**REQUEST**
Extract every entry word for word.

====== MATERIAL FOR THIS EXERCISE ======

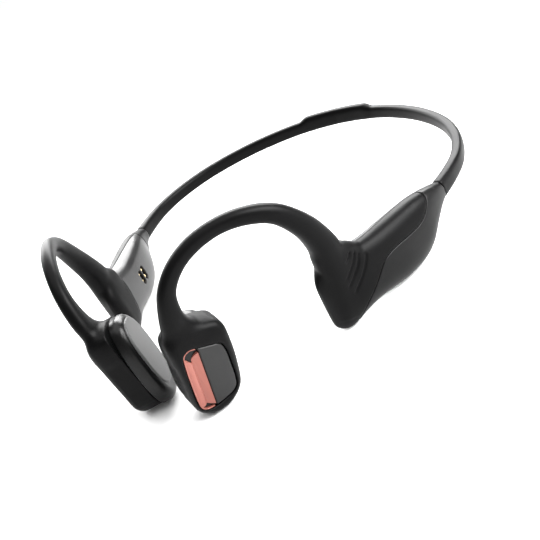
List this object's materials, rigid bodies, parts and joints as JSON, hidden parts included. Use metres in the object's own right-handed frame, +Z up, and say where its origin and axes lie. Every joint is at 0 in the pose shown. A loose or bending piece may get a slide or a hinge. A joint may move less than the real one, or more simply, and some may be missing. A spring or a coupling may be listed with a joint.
{
  "type": "bone conduction headphones",
  "caption": "Open-ear bone conduction headphones: a flexible band behind the neck, a hook over each ear, a pod behind it and a cheekbone transducer in front.",
  "frame": {"origin": "middle of the bottom of the bounding box, on the surface that the pods and transducers rest on when the headphones lie level", "axes": "+X is the wearer's left, -Y is towards the face and +Y towards the back of the neck, +Z is up; the neck band lies level"},
  "size_m": [0.1056, 0.1238, 0.0421],
  "materials": {
    "silicone": "soft matte black silicone",
    "shell_plastic": "fine matte dark grey plastic",
    "inner_plastic": "satin mid grey plastic",
    "gloss_black": "glossy black plastic",
    "pad_silicone": "smooth grey skin pad",
    "plate_plastic": "satin dark grey touch plate",
    "coral_trim": "satin coral metallic",
    "titanium": "drawn spring wire",
    "cable": "thin insulated cable",
    "steel": "stamped bright steel",
    "magnet": "nickel plated magnet",
    "copper": "enamelled copper winding",
    "circuit_board": "green solder mask",
    "cell_foil": "foil pouch cell",
    "gold_pins": "gold plated contacts"
  },
  "bodies": {
    "band_centre": {"band_centre_cover": "silicone", "band_core_wire": "titanium", "band_cable": "cable"},
    "left_side": {"left_band_sleeve": "silicone", "left_hook_cover": "silicone", "left_hook_wire": "titanium", "left_hook_cable": "cable", "left_pod_rear_shell": "shell_plastic", "left_pod_inner_shell": "inner_plastic", "left_module_case": "gloss_black", "left_skin_pad": "pad_silicone", "left_touch_plate": "plate_plastic", "left_trim_strip": "coral_trim", "left_touch_board": "circuit_board", "left_spring_plate": "steel", "left_voice_coil": "copper", "left_microphone": "steel", "battery": "cell_foil"},
    "right_side": {"right_band_sleeve": "silicone", "right_hook_cover": "silicone", "right_hook_wire": "titanium", "right_hook_cable": "cable", "right_pod_rear_shell": "shell_plastic", "right_pod_inner_shell": "inner_plastic", "right_module_case": "gloss_black", "right_skin_pad": "pad_silicone", "right_touch_plate": "plate_plastic", "right_trim_strip": "coral_trim", "right_touch_board": "circuit_board", "right_spring_plate": "steel", "right_voice_coil": "copper", "right_microphone": "steel", "main_board": "circuit_board", "radio_shield": "steel", "charging_port": "gloss_black", "charging_pins": "gold_pins", "charging_magnets": "magnet", "key_switches": "steel"},
    "left_driver": {"left_driver_yoke": "steel", "left_driver_magnet": "magnet"},
    "right_driver": {"right_driver_yoke": "steel", "right_driver_magnet": "magnet"},
    "volume_up": {"volume_up_key": "shell_plastic"},
    "volume_down": {"volume_down_key": "shell_plastic"}
  },
  "joints": [
    {"name": "left_flex", "type": "hinge", "parent": "band_centre", "child": "left_side", "pos_m": [0.0145, 0.058, 0.01099], "axis": [0, 0, 1], "range_deg": [-0.7, 28], "stiffness_Nm_per_rad": 0.25, "deforming": ["left_band_sleeve", "band_core_wire", "band_cable"]},
    {"name": "right_flex", "type": "hinge", "parent": "band_centre", "child": "right_side", "pos_m": [-0.0145, 0.058, 0.01099], "axis": [0, 0, -1], "range_deg": [-0.7, 28], "stiffness_Nm_per_rad": 0.25, "deforming": ["right_band_sleeve", "band_core_wire", "band_cable"]},
    {"name": "left_driver_travel", "type": "slide", "parent": "left_side", "child": "left_driver", "axis": [0.851, -0.5113, -0.1201], "range_m": [-0.00025, 0.00025], "stiffness_N_per_m": 1000, "deforming": ["left_spring_plate"]},
    {"name": "right_driver_travel", "type": "slide", "parent": "right_side", "child": "right_driver", "axis": [-0.851, -0.5113, -0.1201], "range_m": [-0.00025, 0.00025], "stiffness_N_per_m": 1000, "deforming": ["right_spring_plate"]},
    {"name": "volume_up_press", "type": "slide", "parent": "right_side", "child": "volume_up", "axis": [-0.0358, 0.0982, 0.9945], "range_m": [0, 0.00035], "stiffness_N_per_m": 400},
    {"name": "volume_down_press", "type": "slide", "parent": "right_side", "child": "volume_down", "axis": [-0.0358, 0.0982, 0.9945], "range_m": [0, 0.00035], "stiffness_N_per_m": 400}
  ]
}
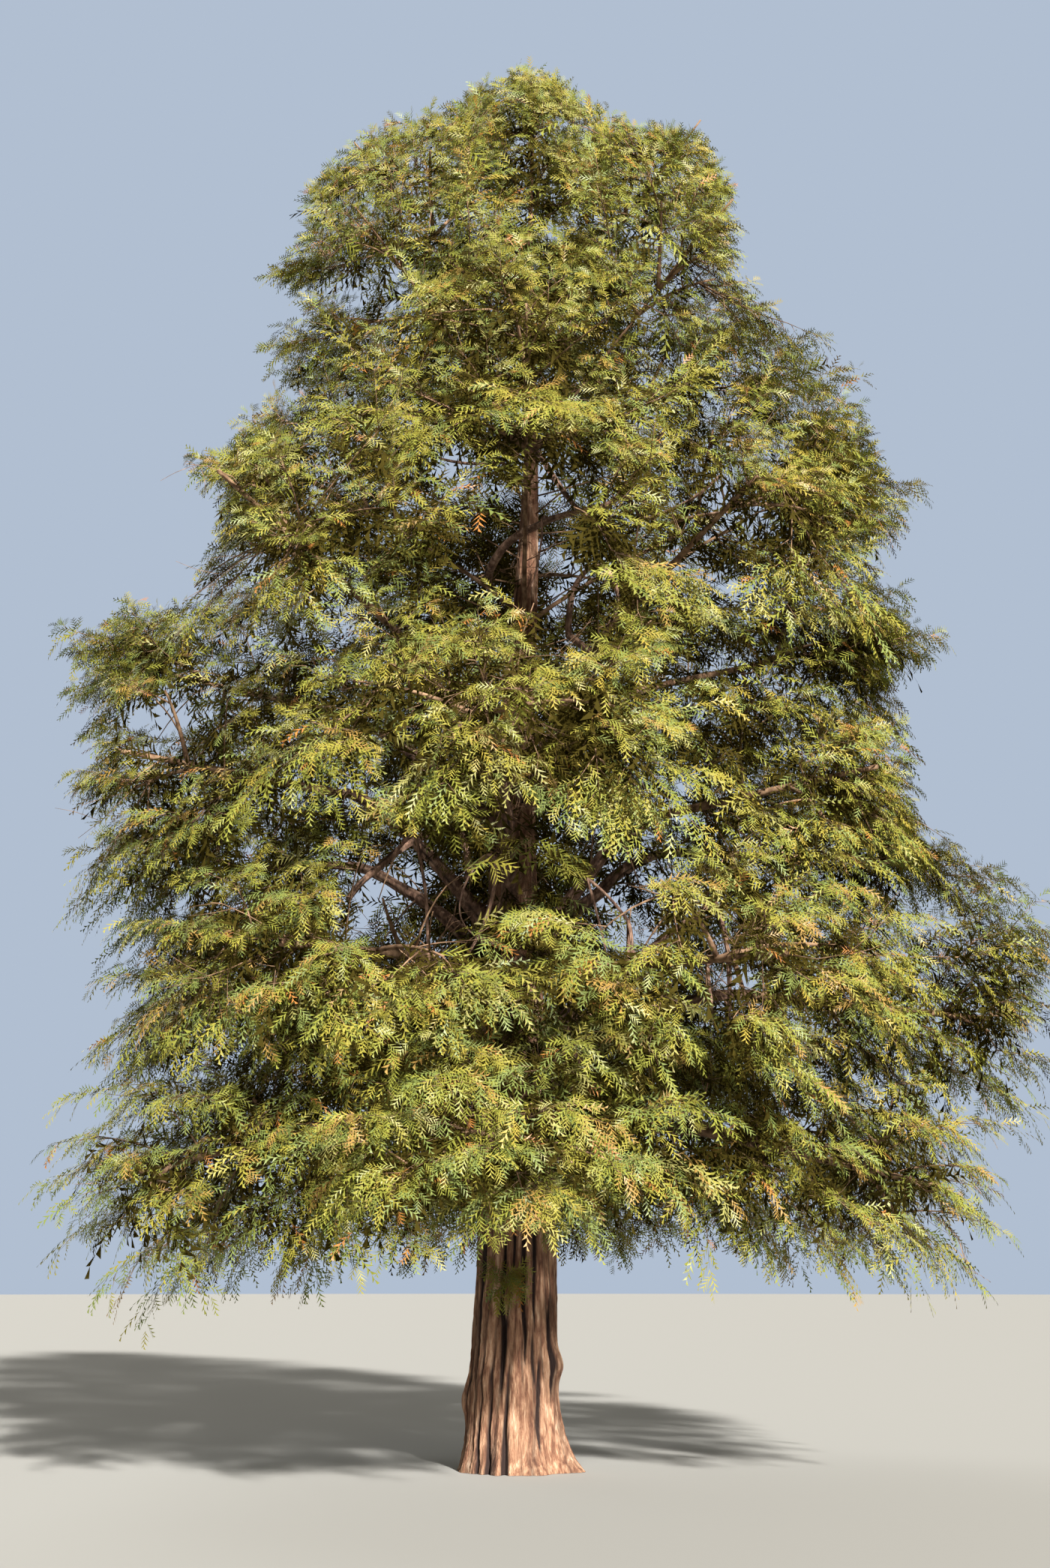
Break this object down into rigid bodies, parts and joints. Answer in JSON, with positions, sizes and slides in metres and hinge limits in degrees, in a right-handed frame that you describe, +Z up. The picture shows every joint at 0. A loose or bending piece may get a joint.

======

**OUTPUT BELOW**
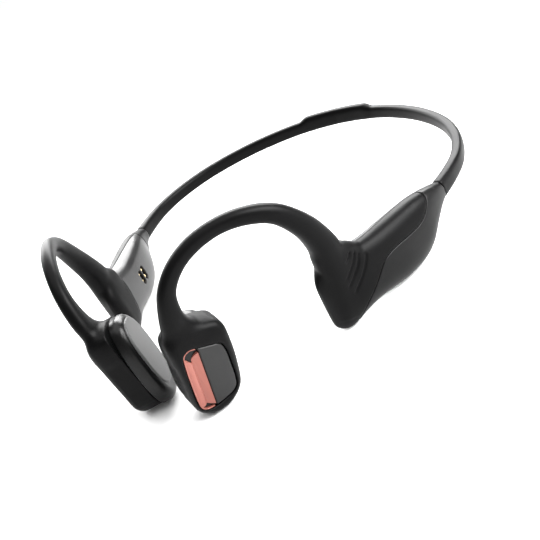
List this object's materials, rigid bodies, parts and joints as JSON, hidden parts included. Use metres in the object's own right-handed frame, +Z up, and say where its origin and axes lie. Every joint is at 0 in the pose shown. A loose or bending piece may get a slide or a hinge. A joint may move less than the real one, or more simply, and some may be missing. A spring or a coupling may be listed with a joint.
{
  "type": "bone conduction headphones",
  "caption": "Open-ear bone conduction headphones: a flexible band behind the neck, a hook over each ear, a pod behind it and a cheekbone transducer in front.",
  "frame": {"origin": "middle of the bottom of the bounding box, on the surface that the pods and transducers rest on when the headphones lie level", "axes": "+X is the wearer's left, -Y is towards the face and +Y towards the back of the neck, +Z is up; the neck band lies level"},
  "size_m": [0.1056, 0.1238, 0.0421],
  "materials": {
    "silicone": "soft matte black silicone",
    "shell_plastic": "fine matte dark grey plastic",
    "inner_plastic": "satin mid grey plastic",
    "gloss_black": "glossy black plastic",
    "pad_silicone": "smooth grey skin pad",
    "plate_plastic": "satin dark grey touch plate",
    "coral_trim": "satin coral metallic",
    "titanium": "drawn spring wire",
    "cable": "thin insulated cable",
    "steel": "stamped bright steel",
    "magnet": "nickel plated magnet",
    "copper": "enamelled copper winding",
    "circuit_board": "green solder mask",
    "cell_foil": "foil pouch cell",
    "gold_pins": "gold plated contacts"
  },
  "bodies": {
    "band_centre": {"band_centre_cover": "silicone", "band_core_wire": "titanium", "band_cable": "cable"},
    "left_side": {"left_band_sleeve": "silicone", "left_hook_cover": "silicone", "left_hook_wire": "titanium", "left_hook_cable": "cable", "left_pod_rear_shell": "shell_plastic", "left_pod_inner_shell": "inner_plastic", "left_module_case": "gloss_black", "left_skin_pad": "pad_silicone", "left_touch_plate": "plate_plastic", "left_trim_strip": "coral_trim", "left_touch_board": "circuit_board", "left_spring_plate": "steel", "left_voice_coil": "copper", "left_microphone": "steel", "battery": "cell_foil"},
    "right_side": {"right_band_sleeve": "silicone", "right_hook_cover": "silicone", "right_hook_wire": "titanium", "right_hook_cable": "cable", "right_pod_rear_shell": "shell_plastic", "right_pod_inner_shell": "inner_plastic", "right_module_case": "gloss_black", "right_skin_pad": "pad_silicone", "right_touch_plate": "plate_plastic", "right_trim_strip": "coral_trim", "right_touch_board": "circuit_board", "right_spring_plate": "steel", "right_voice_coil": "copper", "right_microphone": "steel", "main_board": "circuit_board", "radio_shield": "steel", "charging_port": "gloss_black", "charging_pins": "gold_pins", "charging_magnets": "magnet", "key_switches": "steel"},
    "left_driver": {"left_driver_yoke": "steel", "left_driver_magnet": "magnet"},
    "right_driver": {"right_driver_yoke": "steel", "right_driver_magnet": "magnet"},
    "volume_up": {"volume_up_key": "shell_plastic"},
    "volume_down": {"volume_down_key": "shell_plastic"}
  },
  "joints": [
    {"name": "left_flex", "type": "hinge", "parent": "band_centre", "child": "left_side", "pos_m": [0.0145, 0.058, 0.01099], "axis": [0, 0, 1], "range_deg": [-0.7, 28], "stiffness_Nm_per_rad": 0.25, "deforming": ["left_band_sleeve", "band_core_wire", "band_cable"]},
    {"name": "right_flex", "type": "hinge", "parent": "band_centre", "child": "right_side", "pos_m": [-0.0145, 0.058, 0.01099], "axis": [0, 0, -1], "range_deg": [-0.7, 28], "stiffness_Nm_per_rad": 0.25, "deforming": ["right_band_sleeve", "band_core_wire", "band_cable"]},
    {"name": "left_driver_travel", "type": "slide", "parent": "left_side", "child": "left_driver", "axis": [0.851, -0.5113, -0.1201], "range_m": [-0.00025, 0.00025], "stiffness_N_per_m": 1000, "deforming": ["left_spring_plate"]},
    {"name": "right_driver_travel", "type": "slide", "parent": "right_side", "child": "right_driver", "axis": [-0.851, -0.5113, -0.1201], "range_m": [-0.00025, 0.00025], "stiffness_N_per_m": 1000, "deforming": ["right_spring_plate"]},
    {"name": "volume_up_press", "type": "slide", "parent": "right_side", "child": "volume_up", "axis": [-0.0358, 0.0982, 0.9945], "range_m": [0, 0.00035], "stiffness_N_per_m": 400},
    {"name": "volume_down_press", "type": "slide", "parent": "right_side", "child": "volume_down", "axis": [-0.0358, 0.0982, 0.9945], "range_m": [0, 0.00035], "stiffness_N_per_m": 400}
  ]
}
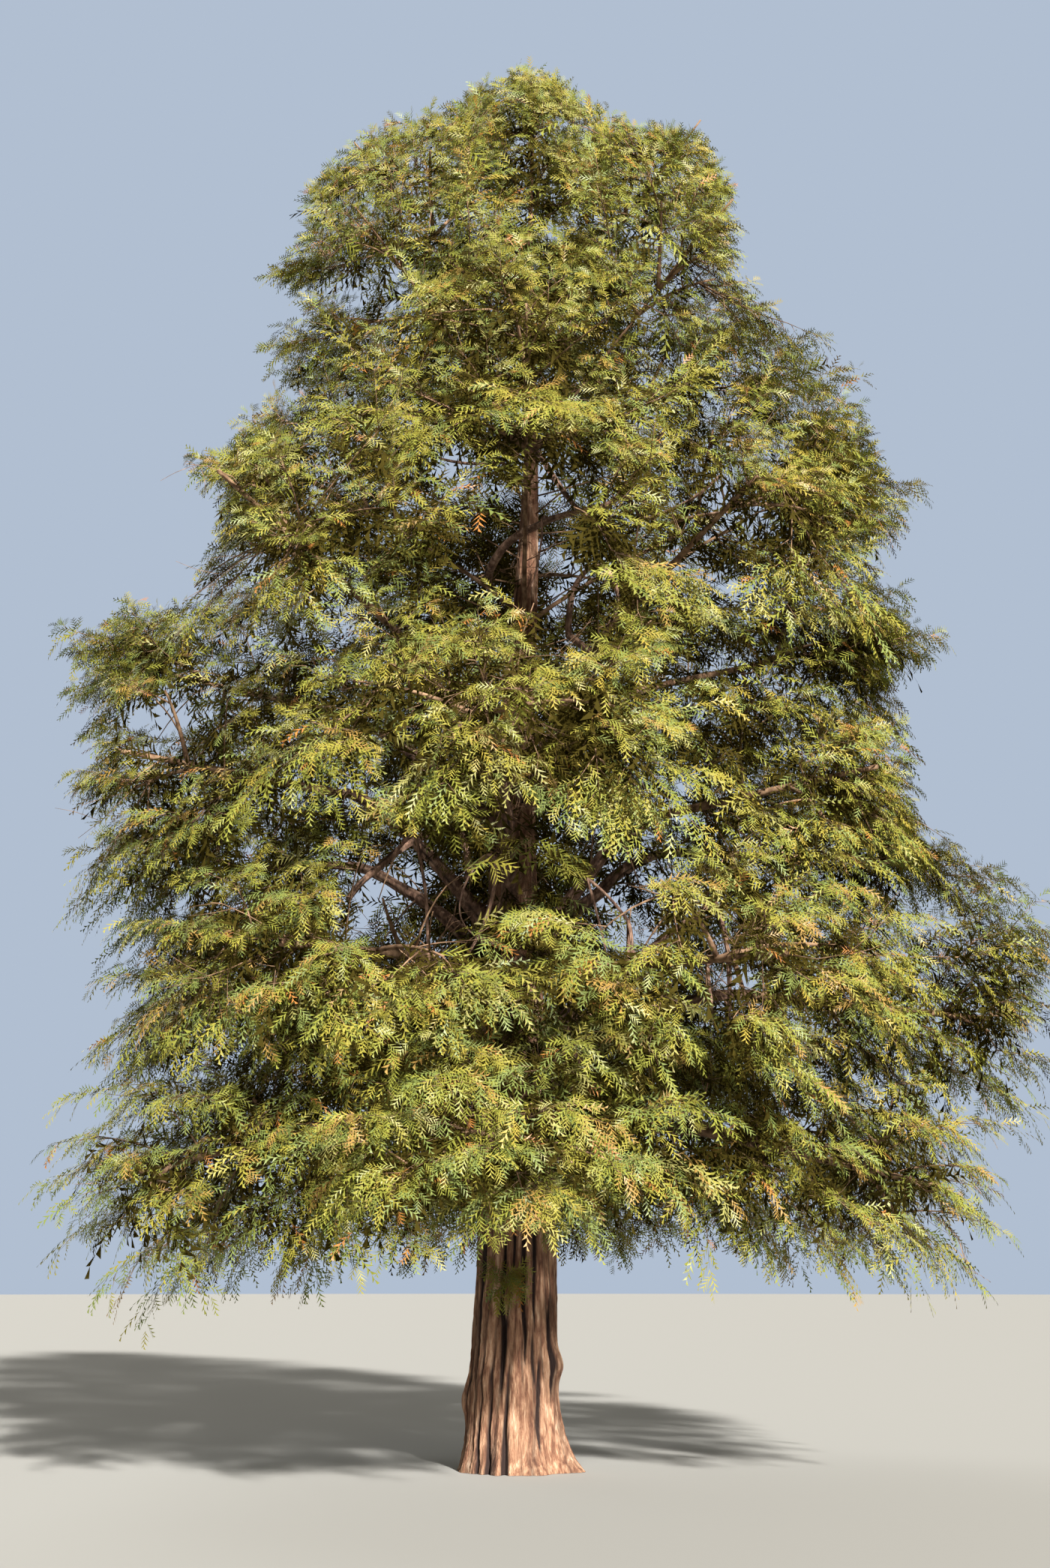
Break this object down into rigid bodies, parts and joints. Answer in JSON, with positions, sizes and slides in metres and hinge limits in degrees, in a right-handed frame that you describe, +Z up. The picture shows every joint at 0. A loose or bending piece may get a joint.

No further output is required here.